Maybe start at your local Library. If they have a copy, check out any edition of The Radio Amateur's Handbook.
 

unclejed613

Well-Known Member
#3
I want to have 50 mhz or 500 mhz emitted frequency
while a physicist is happy if their calculations are accurate to within an order of magnitude, the same isn't true of techies and engineers. we like to get things pinned down a bit closer than that. the wavelength at 50Mhz is 6 meters, and the wavelength at 500Mhz is 60cm. there are a lot of users of the spectrum space between 50 and 500Mhz.

there are sections of spectrum that are used for specific purposes and services, and these are allocated by international agreements, so your choice of operating frequency will be determined by what you want your device to do. for instance, making a RADAR that operates at 100Mhz would be a bad idea because that's in the middle of the FM broadcast band. so, the operating frequency of your transmitter can't be determined at random. in many cases, you will need some form of license for your transmitter, and there will be certain technical standards the transmitter needs to adhere to (frequency stability, bandwidth, elimination of out-of-band signals, etc...). if you get an amateur radio license, you get a bit more leeway of the types of experimental systems you can build and test (as long as they are not for business purposes), and there are quite a few portions of spectrum open for amateur radio in the 50-500Mhz range.

it would make things easier if you told us what you want to make. we could give you advice and info better suited for your purposes. without more specifics, the answers you get will be a bit of a "shotgun" effect.
 

RadioRon

Well-Known Member
#4
This is a big question.

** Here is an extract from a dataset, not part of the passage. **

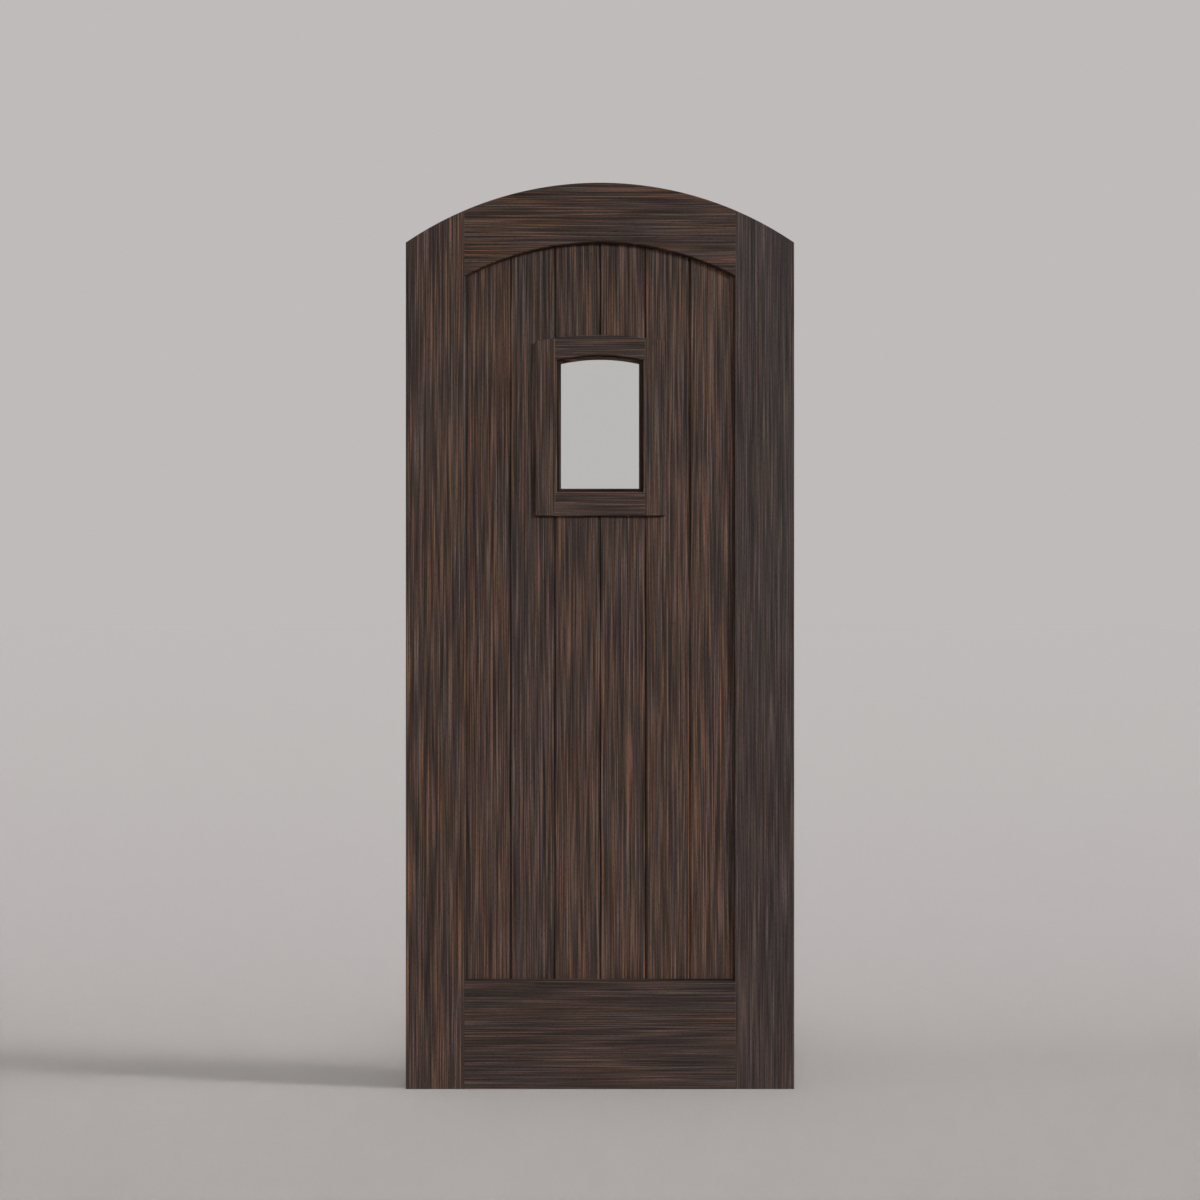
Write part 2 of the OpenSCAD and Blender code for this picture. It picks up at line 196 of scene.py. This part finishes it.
# how much of the fine, hair-thin and broad lines is added to the main ones
FINE_SHARE = 0.62
HAIR_SHARE = 0.30
BROAD_SHARE = 0.06
PORES_PER_METRE = (1500, 1500, 105)


def build_striped_grain():
    """Straight dark and light lines of quartered wood, as a 3-D field that runs through the board.

    X lies across the growth layers, Y along them and Z along the trunk. Noise squeezed in X and
    drawn out in Z gives lines on the faces, wider ones on the edges and short ones on end grain.
    Lines is the sum of noise at four pitches. Relief is the lines less the pores, for the bump.
    Each noise is read at a place of its own, so that no two of them run alike.
    """
    group, w, given, out = new_group(
        "striped grain",
        {
            "Vector": ("Vector", None),
            "Pitch": ("Float", GRAIN_PITCH),
            "Length": ("Float", GRAIN_LENGTH),
            "Wander": ("Float", 3 * MM),
        },
        {
            "Lines": ("Float", None),
            "Warmth": ("Float", None),
            "Bloom": ("Float", None),
            "Pores": ("Float", None),
            "Relief": ("Float", None),
        },
    )
    x, y, z = w.split(given["Vector"])
    drift = w.noise(w.placed(given["Vector"], scale=(7, 7, 1.1)), detail=1.0)
    x = w.maths("MULTIPLY_ADD", w.maths("SUBTRACT", drift, 0.5), given["Wander"], x)
    x = w.maths("DIVIDE", x, given["Pitch"])
    y = w.maths("DIVIDE", y, w.maths("MULTIPLY", given["Pitch"], LAYER_STRETCH))
    z = w.maths("DIVIDE", z, given["Length"])
    field = w.join(x, y, z)
    main = w.noise(field, detail=0.6, roughness=0.6)
    fine = w.noise(w.placed(field, location=(31, 7, 3), scale=(2.9, 2.9, 1.9)), detail=0.5)
    hair = w.noise(w.placed(field, location=(5, 17, 9), scale=(7.5, 7.5, 3.1)))
    broad = w.noise(w.placed(field, location=(3, 1, 5), scale=(0.2, 0.3, 0.6)), detail=1.0)
    lines = w.maths("MULTIPLY_ADD", w.maths("SUBTRACT", fine, 0.5), FINE_SHARE, main)
    lines = w.maths("MULTIPLY_ADD", w.maths("SUBTRACT", hair, 0.5), HAIR_SHARE, lines)
    lines = w.maths("MULTIPLY_ADD", w.maths("SUBTRACT", broad, 0.5), BROAD_SHARE, lines)
    w.feed(out["Lines"], lines)
    hue = w.noise(w.placed(field, location=(11, 2, 7), scale=(0.62, 0.5, 0.9)), detail=1.0)
    w.feed(out["Warmth"], w.maths("MULTIPLY_ADD", w.maths("SUBTRACT", broad, 0.5), 0.3, hue))
    bloom = w.noise(w.placed(field, location=(19, 4, 1), scale=(0.5, 0.4, 1.6)), detail=1.0)
    w.feed(out["Bloom"], w.spread(bloom, 0.36, 0.64))
    vessels = w.noise(w.placed(given["Vector"], location=(0.3, 0.2, 0.1), scale=PORES_PER_METRE))
    pores = w.spread(vessels, 0.60, 0.70, smooth=True)
    w.feed(out["Pores"], pores)
    w.feed(out["Relief"], w.maths("MULTIPLY_ADD", pores, -1.0, w.maths("MULTIPLY", lines, 0.5)))
    return group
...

There are entire books that address it, but let's try a summary. Typically, you create an RF signal by first considering what kind of modulation you want and what frequency you will transmit on. These two factors will tell you what frequency stability you need, which often leads to the decision to have crystal control. Crystal oscillators can be designed to operate up to a few hundred MHz but when the frequency gets too high, the crystal becomes impossible to manufacture. There are two ways that we commonly get crystal stability at very high frequencies. The most popular method now is to use a phase locked loop synthesizer. The other way is to use frequency multipliers. Which one is the best approach depends on what kind of modulation you will have. If your frequency is relatively low, like below 100 MHz, then it is feasible to set your crystal oscillator frequency at the same as your transmitter output frequency, which eliminates the need for synthesizers or frequency multipliers.

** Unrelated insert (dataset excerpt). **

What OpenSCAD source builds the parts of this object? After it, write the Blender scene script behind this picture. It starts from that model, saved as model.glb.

So far, we've talked about how to generate a carrier frequency. That isn't much use unless you can modulate it with information. The techniques for generating modulation are very different depending on the modulation type. For analog FM, you can modulate your crystal oscillator or your frequency synthesizer directly. For phase modulation, you often use a mixer or upconverter. For multicarrier (like OFDM), you would probably use a DSP with A/D converter to generate the signal. So, it depends. What kind of modulation do you want?

In the real world, the transmit frequency choice is driven by government regulations. The government determines what ranges of transmit frequencies are to be used for specific services, so we have to consult the rules to find out what frequency our transmitter will be allowed to transmit on. This begs the question...why is your transmit frequency going to be 50 MHz or 500 MHz?
 

alec_t

Well-Known Member
Most Helpful Member
#7
but the frequency is not important
Yes it is. Harmonics of the generated frequency may well be present and fall in a range which requires a licence.